"Let my review of the game serve as a lesson to all that nothing is ever a 'sure thing,' and you should never get too excited about something because someone will always find a way to corrupt the things you love."
I’ve spoken about terrible movie adaptations of games on here so far, but few things in this world can be quite as terrible as a video game tie-in for a movie. Make no mistake, that’s exactly what Mad Max (the game) is, no matter what some people may say to try and convince you otherwise. It doesn’t just borrow from the established canon of Fury Road, but can be considered a direct prequel to the events of that movie.
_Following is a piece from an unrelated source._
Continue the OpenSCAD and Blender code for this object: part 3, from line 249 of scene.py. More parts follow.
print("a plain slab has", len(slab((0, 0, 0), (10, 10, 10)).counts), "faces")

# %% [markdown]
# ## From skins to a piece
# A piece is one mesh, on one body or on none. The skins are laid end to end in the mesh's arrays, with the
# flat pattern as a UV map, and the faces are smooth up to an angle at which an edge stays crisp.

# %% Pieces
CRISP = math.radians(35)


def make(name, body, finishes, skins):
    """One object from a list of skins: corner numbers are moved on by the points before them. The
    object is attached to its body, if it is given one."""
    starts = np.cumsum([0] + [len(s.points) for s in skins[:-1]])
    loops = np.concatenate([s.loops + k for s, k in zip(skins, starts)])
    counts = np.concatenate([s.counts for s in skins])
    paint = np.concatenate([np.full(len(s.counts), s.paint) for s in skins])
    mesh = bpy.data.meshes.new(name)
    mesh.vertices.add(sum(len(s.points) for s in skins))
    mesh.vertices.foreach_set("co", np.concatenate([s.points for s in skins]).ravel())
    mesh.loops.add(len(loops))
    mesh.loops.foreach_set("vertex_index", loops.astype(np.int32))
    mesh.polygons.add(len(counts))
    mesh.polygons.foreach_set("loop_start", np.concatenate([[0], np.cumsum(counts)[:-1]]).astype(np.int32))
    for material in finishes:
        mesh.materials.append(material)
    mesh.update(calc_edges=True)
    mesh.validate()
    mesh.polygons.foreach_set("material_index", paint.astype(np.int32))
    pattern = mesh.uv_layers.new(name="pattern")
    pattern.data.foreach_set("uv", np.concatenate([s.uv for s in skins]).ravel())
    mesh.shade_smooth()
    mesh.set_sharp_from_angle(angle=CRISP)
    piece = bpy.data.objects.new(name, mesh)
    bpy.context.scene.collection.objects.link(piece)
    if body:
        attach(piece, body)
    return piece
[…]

Aside from the inclusion of the War Boyz, it also has Scabrous Scrotus as the main protagonist, Scabrous being one of the three sons of Immortan Joe. It pulled from some of the greatest source material any game could ask for, and still managed to screw it up spectacularly.
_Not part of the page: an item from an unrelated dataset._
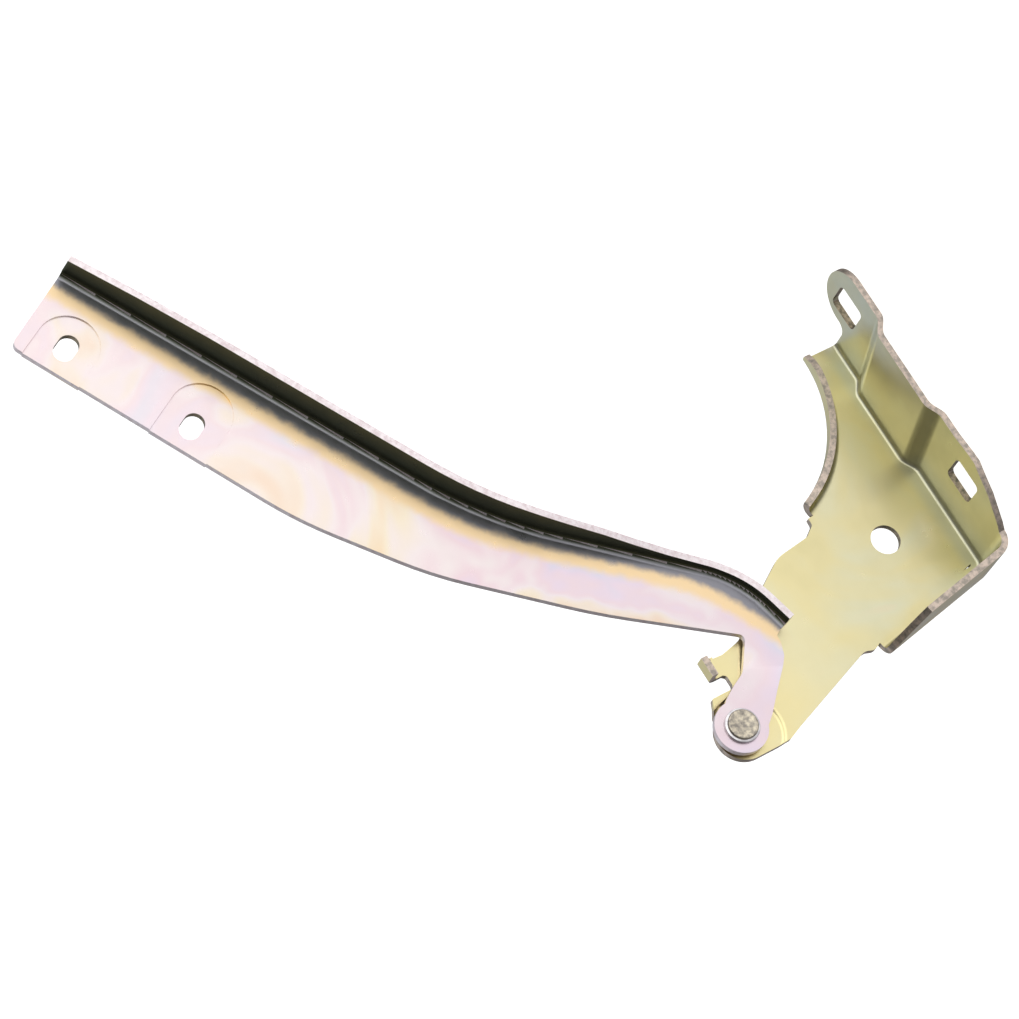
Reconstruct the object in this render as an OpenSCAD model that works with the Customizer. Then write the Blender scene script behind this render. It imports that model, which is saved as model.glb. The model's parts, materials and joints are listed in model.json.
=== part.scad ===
/* [Sheet] */
// thickness of the pressed sheet of both halves
sheet_t = 3;  // [2:0.5:4]
// inner bend radius of the bracket
bracket_bend = 2;  // [1:0.5:4]
// inner bend radius of the arm
arm_bend = 3;  // [1:0.5:4]

/* [Pivot] */
// pivot axis, distance behind the middle of the body slots
pivot_x = -90;  // [-110:1:-70]
// pivot axis, height over the body panel
pivot_z = 141.5;  // [120:0.5:160]
// front face of the upright plate
plate_y = 25;  // [23:0.5:30]
// shank radius of the pivot rivet
rivet_r = 4;  // [3:0.25:5]
// radius of the rivet head
head_r = 6.6;  // [5.5:0.1:7]
// thickness of the rivet head
head_t = 1.1;  // [0.8:0.1:2]
// radius of the closed head behind the plate
back_head_r = 6.5;  // [5:0.5:8]
// thickness of the closed head
back_head_t = 2.2;  // [1:0.1:4]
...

I’m a big fan of Mad Max, I even quite enjoyed Thunderdome despite the weird departure it takes from the seriousness of the first two movies (and, to a greater extent, despite Tina Turner.) In fact, one might even say that the silly zaniness of Thunderdome allowed for the bizarre, cult-like society of Fury Road to make canonical sense.
So, when a Mad Max game was announced, developed in the spirit of Fury Road (which I love with every part of my wretched, blackened heart), I was incredibly excited to experience an extended look into the background of that film's world and lore. Let my review of the game serve as a lesson to all that nothing is ever a 'sure thing,' and you should never get too excited about something because someone will always find a way to corrupt the things you love.
So divorced from what it means to be human, he barely even speaks – in a movie bearing his own name, he has but 52 lines of dialogue and otherwise communicates in grunts. By sheer virtue of the fact that he’s still alive, or at the very least his interactions with other characters throughout the movies, Max does not easily trust or care for others. There are times, however, when he'll feel compelled to fight for those who need fighting for, his humanity occasionally returning to remind him of the upholder of the law that he once was.
All in all, he is the epitome of a post-apocalyptic veteran anti-hero, having seen and done more than any human ever should. That’s what Max is – a near-silent, violent badass with a moral compass pointing just vaguely in the direction of justice.
Videogame Max, however, is far from being a quiet anti-hero; he’s a surly, self-possessed asshole who never shuts up, and would make a sailor blush with the litany of obscenities that leave his filthy mouth.
Not concerned with justice of any kind, he’s content with carrying out odd jobs for gang leaders and cult personalities that are, in all likelihood, only a few steps behind Immortan Joe himself.
He is revered as a literal divine being made manifest by an odd, but mechanically talented hunchback that gives him a car to match, after said hunchback nurses him back to health from a state of near death. The hunchback’s reward for his unwavering devotion is a constant stream of scorn and abuse from Max “What a Dick” Rockatansky, who instead gifts his unique, oppressive brand of affection to a slave girl he barely even knows.
The gameplay isn’t even really that representative of Fury Road or any of the Mad Max movies for that matter.
It’s been awhile since I’ve watched the films before Fury Road, but I don’t remember the ‘thrilling’ moments of Max performing the same fetch quests over and over for hours on end.
And the ending is easily the biggest insult to the player throughout the entire experience. You’re treated to every character of significance dying in some horrendous way, most of them at Max’s own hands, before the status quo from the opening cinematic is restored, ultimately achieving nothing of value. It’s one thing to change the character of Max to being one of the most unlikeable c****s in gaming history, but this game outright eschews the subtle narrative of Mad Max in general, while wasting the time of anyone unfortunate enough to play it.
The car-based combat was kind of neat for the most part, though.